Pull out the lines from the line containing "points = [vertex.co" through the line containing "if empty is", both lines included, and copy them exactly.

Extracted records
## START
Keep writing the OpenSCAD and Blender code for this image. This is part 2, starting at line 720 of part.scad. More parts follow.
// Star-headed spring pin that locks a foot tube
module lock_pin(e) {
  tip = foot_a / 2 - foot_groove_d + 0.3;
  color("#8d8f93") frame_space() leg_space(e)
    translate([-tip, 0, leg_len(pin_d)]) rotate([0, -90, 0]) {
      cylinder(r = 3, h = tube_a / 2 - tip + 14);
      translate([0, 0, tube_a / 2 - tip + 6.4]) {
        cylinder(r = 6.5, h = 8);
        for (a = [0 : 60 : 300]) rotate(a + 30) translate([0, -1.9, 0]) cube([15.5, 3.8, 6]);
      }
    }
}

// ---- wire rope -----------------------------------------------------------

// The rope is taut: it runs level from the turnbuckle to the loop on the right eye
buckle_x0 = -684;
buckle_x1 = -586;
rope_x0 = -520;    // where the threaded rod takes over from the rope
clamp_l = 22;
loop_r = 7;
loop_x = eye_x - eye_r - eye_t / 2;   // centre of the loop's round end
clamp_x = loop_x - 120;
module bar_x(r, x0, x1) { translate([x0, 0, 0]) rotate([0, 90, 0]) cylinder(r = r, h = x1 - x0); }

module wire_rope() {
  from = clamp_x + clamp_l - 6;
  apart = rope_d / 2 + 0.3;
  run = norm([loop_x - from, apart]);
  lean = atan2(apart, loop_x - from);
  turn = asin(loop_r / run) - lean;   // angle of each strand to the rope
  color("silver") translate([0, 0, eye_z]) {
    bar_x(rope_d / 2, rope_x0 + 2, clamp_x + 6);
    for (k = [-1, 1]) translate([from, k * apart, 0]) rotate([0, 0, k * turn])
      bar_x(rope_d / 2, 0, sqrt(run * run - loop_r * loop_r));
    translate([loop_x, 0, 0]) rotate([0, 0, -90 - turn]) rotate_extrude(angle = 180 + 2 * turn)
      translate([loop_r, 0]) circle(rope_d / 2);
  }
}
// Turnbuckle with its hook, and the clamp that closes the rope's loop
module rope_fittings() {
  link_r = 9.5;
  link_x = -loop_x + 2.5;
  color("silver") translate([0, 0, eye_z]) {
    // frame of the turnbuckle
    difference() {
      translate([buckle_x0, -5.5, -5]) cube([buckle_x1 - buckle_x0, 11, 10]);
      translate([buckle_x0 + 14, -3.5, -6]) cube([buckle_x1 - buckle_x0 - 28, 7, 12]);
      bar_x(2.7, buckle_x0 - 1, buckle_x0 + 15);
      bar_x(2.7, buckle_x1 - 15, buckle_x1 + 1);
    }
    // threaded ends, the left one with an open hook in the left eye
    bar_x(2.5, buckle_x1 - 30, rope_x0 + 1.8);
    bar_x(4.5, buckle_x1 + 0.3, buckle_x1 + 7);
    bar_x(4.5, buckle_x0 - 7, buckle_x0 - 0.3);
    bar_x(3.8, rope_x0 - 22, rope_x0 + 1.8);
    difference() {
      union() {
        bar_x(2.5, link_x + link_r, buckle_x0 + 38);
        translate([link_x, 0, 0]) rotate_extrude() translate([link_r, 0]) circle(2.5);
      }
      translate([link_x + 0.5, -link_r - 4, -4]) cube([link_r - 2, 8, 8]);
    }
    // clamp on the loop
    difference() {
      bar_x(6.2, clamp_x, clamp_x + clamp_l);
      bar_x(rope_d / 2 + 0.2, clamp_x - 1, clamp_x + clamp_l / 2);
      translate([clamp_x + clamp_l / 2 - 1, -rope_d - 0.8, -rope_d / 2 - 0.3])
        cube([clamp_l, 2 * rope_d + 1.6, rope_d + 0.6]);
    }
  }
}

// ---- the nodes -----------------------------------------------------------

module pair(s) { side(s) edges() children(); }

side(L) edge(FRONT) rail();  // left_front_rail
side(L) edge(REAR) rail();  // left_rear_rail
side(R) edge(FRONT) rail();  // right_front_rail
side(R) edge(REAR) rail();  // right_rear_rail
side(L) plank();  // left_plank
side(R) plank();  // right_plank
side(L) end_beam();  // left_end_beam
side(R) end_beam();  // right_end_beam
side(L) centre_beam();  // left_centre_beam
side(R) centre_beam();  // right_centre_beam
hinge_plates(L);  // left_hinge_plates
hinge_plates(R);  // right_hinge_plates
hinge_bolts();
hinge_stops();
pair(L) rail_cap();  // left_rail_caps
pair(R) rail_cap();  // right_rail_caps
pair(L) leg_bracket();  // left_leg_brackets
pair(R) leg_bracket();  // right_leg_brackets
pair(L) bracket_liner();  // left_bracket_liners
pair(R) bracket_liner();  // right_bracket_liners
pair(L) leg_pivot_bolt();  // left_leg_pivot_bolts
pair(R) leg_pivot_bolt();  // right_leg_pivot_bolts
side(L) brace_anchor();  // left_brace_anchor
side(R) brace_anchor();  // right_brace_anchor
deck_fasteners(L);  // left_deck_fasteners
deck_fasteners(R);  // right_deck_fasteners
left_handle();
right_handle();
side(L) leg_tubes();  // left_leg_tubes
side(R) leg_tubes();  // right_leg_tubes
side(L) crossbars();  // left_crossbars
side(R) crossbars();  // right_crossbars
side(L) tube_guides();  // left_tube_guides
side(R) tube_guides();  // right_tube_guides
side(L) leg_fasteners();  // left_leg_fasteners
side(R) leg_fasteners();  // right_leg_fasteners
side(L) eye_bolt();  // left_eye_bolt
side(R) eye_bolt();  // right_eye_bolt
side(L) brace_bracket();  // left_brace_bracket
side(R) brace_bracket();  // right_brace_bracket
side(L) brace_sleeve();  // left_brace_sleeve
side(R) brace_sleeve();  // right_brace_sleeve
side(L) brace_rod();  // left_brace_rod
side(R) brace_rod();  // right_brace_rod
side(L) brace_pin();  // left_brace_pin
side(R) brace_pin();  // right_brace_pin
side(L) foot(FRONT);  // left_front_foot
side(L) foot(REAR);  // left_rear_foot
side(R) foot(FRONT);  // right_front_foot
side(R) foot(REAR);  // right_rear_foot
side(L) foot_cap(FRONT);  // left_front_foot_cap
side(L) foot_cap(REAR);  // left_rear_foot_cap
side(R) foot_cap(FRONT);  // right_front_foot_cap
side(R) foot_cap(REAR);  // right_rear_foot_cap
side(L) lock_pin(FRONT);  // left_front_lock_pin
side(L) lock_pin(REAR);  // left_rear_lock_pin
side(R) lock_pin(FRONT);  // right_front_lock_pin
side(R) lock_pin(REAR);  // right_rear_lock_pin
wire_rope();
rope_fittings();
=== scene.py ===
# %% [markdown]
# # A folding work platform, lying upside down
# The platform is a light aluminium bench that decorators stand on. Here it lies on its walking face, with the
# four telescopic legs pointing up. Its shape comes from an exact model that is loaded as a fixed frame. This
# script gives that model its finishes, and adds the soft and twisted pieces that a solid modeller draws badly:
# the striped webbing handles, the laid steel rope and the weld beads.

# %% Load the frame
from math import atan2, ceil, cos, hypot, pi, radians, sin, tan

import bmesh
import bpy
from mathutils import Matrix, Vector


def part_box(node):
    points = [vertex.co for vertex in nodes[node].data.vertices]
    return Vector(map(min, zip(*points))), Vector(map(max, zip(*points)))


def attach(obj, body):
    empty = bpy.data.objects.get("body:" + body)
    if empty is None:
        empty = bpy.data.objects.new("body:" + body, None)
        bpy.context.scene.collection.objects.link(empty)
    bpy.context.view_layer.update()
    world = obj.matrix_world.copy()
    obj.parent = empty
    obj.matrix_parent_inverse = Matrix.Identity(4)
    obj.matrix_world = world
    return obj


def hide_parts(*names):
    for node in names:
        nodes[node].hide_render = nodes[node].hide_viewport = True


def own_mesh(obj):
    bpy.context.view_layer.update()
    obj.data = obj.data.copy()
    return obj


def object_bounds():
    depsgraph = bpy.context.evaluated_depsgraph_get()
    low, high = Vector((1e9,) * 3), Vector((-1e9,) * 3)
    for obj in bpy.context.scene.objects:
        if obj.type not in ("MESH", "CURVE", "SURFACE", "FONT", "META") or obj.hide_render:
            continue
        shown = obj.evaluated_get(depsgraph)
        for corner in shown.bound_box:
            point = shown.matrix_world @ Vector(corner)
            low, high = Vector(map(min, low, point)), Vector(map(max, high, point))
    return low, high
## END
## START
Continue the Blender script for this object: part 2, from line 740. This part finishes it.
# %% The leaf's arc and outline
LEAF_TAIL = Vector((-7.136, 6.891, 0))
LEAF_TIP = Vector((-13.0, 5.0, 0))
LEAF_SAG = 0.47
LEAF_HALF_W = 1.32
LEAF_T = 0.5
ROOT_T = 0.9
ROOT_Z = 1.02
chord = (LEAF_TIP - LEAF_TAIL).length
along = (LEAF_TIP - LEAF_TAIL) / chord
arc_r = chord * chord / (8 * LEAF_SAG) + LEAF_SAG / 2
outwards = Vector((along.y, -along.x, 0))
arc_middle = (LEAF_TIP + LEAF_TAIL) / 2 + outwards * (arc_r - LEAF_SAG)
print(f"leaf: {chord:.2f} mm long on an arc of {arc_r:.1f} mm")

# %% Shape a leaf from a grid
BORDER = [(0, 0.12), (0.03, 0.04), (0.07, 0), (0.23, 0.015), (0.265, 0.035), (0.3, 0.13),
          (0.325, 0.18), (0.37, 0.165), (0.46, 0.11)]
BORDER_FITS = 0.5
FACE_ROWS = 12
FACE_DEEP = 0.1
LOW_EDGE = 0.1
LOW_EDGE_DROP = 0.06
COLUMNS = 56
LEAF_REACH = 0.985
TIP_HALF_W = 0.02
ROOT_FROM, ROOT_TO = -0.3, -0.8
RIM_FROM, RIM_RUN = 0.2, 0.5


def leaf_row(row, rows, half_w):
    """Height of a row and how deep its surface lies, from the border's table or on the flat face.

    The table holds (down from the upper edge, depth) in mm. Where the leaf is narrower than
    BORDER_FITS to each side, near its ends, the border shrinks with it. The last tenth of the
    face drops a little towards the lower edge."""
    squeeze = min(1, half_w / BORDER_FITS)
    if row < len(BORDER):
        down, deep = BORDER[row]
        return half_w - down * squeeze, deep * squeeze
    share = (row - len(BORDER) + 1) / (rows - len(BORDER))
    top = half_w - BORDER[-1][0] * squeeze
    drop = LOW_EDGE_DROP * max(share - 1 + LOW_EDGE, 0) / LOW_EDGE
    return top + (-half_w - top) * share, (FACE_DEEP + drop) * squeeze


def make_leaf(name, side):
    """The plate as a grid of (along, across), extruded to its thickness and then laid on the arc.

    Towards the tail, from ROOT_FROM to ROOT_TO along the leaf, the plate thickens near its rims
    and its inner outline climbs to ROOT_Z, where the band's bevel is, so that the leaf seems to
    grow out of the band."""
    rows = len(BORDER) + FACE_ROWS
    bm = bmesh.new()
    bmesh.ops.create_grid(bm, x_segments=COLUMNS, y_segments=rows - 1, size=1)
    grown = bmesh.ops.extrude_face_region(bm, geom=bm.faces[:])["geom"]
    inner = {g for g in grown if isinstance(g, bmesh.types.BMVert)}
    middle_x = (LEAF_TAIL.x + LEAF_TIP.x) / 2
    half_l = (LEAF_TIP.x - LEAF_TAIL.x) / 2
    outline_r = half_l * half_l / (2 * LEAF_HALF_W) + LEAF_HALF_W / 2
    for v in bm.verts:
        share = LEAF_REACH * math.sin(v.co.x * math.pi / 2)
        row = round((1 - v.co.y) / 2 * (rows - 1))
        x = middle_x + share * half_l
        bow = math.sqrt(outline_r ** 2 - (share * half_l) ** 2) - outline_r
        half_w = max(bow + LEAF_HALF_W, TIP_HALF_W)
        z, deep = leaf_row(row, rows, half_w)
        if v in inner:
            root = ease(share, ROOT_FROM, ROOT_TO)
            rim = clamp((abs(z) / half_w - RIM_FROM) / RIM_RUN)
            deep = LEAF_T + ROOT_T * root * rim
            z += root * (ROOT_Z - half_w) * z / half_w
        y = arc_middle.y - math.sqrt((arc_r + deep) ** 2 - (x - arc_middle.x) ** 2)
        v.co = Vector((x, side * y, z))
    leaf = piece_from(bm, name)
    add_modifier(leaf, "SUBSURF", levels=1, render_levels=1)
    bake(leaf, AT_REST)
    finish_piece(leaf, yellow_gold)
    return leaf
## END
### COMPLETE RESPONSE
    points = [vertex.co for vertex in nodes[node].data.vertices]
    return Vector(map(min, zip(*points))), Vector(map(max, zip(*points)))


def attach(obj, body):
    empty = bpy.data.objects.get("body:" + body)
    if empty is None:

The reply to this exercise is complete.